Ежедневные новости о ситуации в мире и России, сводка о пандемии Коронавируса, новости культуры, науки и шоу бизнеса

О чем молчал Валентин Серов

Содержание:

Тайны самого закрытого русского портретиста

Сегодня его признали бы интровертом, но в конце XIX века называли молчальником. Тихий, тонкокожий, замкнутый, в своих работах Серов показывал то, что его модели часто не замечали в себе или старались скрыть.К 160-летию со дня рождения Валентина Серова расшифровкой тайнописи занималась Елена Соломенцева.

О чем молчал Валентин Серов

I. Детские травмы

У Валентина Серова было классическое детство в артистической семье Санкт-Петербурга конца XIX века. Отец, Александр Серов,— заслуженный композитор, мать, Валентина Серова,— музыкантша с феминистскими взглядами. Валентин рос в наполненном творческими гостями доме.

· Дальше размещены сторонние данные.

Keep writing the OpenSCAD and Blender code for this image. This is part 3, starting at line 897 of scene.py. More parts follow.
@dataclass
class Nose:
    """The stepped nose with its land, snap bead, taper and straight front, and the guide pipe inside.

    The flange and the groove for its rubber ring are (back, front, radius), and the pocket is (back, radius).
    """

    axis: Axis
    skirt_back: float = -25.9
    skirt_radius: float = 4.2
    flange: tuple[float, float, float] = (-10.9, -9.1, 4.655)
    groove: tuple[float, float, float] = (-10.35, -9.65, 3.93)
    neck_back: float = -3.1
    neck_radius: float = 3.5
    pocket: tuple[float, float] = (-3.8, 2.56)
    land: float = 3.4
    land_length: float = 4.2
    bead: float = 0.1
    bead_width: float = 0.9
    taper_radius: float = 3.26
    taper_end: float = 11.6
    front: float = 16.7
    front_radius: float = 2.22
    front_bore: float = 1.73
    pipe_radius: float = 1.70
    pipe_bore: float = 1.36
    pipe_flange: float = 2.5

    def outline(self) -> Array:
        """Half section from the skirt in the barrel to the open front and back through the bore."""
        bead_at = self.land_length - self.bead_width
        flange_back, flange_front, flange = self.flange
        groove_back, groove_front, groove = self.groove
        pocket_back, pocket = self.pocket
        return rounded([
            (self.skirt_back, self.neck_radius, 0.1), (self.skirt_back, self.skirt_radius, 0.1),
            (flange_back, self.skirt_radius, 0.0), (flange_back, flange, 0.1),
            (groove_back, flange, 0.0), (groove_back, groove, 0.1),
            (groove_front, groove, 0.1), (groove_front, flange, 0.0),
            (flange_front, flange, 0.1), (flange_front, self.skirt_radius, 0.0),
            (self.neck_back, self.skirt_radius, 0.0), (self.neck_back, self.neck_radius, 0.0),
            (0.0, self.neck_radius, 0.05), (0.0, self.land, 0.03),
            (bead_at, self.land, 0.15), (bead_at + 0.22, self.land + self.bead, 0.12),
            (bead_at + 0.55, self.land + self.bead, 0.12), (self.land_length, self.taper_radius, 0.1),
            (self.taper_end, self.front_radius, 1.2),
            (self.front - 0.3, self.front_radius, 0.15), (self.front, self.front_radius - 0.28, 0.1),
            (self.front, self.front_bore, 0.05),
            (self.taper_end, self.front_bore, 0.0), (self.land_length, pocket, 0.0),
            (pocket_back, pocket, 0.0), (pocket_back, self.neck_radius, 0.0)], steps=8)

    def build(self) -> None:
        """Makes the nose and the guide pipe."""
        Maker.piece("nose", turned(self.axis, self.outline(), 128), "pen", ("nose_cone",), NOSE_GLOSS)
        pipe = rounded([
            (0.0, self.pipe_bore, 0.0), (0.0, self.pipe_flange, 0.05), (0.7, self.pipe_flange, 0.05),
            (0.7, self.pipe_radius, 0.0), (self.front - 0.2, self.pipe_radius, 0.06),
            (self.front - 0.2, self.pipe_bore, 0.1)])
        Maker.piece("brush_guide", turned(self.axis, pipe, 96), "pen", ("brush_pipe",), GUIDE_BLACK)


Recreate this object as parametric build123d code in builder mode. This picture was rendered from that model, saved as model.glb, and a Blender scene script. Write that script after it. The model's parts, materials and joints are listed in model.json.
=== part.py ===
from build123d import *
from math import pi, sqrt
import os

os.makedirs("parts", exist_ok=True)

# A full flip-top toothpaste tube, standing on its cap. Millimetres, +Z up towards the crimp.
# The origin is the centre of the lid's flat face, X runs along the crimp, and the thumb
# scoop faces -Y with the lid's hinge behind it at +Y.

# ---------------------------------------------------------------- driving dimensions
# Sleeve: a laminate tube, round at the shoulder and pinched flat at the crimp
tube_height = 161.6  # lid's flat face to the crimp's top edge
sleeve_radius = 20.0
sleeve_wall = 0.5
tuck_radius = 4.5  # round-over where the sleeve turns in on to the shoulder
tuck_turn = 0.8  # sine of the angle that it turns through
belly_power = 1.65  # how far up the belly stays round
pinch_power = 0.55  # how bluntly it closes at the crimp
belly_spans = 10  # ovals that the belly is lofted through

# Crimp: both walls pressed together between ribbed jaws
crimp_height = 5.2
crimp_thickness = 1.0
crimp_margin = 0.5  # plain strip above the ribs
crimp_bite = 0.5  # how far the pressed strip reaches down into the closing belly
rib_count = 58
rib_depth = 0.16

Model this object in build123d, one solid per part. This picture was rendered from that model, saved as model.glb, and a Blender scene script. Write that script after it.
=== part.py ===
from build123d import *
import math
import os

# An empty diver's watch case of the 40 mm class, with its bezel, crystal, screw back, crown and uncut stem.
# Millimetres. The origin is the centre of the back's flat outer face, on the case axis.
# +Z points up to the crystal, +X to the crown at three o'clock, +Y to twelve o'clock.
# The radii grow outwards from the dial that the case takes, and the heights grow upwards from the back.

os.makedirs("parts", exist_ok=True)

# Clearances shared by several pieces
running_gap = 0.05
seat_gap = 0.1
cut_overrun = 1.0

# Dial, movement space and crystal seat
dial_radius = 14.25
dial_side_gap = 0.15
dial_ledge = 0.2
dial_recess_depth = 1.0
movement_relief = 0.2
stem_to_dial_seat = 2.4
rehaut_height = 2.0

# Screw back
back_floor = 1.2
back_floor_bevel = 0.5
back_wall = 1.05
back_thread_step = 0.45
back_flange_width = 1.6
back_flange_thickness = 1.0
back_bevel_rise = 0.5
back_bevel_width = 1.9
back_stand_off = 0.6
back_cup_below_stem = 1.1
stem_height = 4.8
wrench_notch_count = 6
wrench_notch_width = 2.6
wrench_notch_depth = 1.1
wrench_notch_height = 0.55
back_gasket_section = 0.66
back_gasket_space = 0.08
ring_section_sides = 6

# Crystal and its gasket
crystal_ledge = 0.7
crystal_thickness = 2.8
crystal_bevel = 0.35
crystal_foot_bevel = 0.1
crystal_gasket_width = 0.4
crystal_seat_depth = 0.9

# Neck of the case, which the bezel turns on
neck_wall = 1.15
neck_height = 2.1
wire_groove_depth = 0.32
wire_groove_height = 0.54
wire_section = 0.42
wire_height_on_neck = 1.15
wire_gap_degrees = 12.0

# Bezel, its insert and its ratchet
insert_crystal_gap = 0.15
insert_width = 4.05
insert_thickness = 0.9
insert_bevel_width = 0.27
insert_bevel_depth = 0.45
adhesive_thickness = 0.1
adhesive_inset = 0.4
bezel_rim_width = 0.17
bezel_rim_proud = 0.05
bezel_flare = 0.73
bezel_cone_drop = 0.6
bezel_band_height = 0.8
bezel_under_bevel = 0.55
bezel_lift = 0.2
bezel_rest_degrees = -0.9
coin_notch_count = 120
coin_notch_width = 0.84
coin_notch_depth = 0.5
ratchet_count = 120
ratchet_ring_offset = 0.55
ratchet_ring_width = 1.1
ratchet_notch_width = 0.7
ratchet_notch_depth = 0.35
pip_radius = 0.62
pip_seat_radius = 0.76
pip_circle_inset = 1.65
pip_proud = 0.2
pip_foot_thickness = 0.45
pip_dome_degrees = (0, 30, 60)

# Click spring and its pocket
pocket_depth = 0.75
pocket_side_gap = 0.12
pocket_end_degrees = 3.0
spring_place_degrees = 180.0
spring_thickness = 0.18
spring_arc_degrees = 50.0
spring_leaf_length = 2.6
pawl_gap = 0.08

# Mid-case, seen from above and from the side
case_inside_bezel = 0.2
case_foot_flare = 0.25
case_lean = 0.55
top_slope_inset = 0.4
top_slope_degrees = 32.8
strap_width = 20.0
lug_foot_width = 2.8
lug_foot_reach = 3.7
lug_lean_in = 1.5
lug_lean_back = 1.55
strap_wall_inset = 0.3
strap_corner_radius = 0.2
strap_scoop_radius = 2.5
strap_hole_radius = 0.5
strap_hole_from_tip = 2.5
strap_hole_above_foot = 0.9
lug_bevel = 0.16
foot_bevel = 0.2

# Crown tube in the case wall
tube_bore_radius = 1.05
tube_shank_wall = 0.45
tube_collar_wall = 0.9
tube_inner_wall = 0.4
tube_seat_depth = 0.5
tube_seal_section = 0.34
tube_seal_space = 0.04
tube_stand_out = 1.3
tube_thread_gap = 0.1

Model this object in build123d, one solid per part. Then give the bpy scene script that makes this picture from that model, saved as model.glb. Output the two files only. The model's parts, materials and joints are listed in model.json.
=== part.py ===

Серовы устраивали театральные вечера с Алексеем Толстым, спорили о литературе с Иваном Тургеневым, иногда занимали денег в долг у Федора Достоевского. Родители будущего художника постоянно путешествовали по Европе и с четырех лет брали сына с собой. В дневниках Валентины Серовой сохранилось воспоминание о том, как маленький Валентоша (а еще его называли дома Тошей) в Швейцарии катался на ньюфаундленде друга семьи Рихарда Вагнера, пока взрослые обсуждали звучание оперы «Кольцо нибелунга».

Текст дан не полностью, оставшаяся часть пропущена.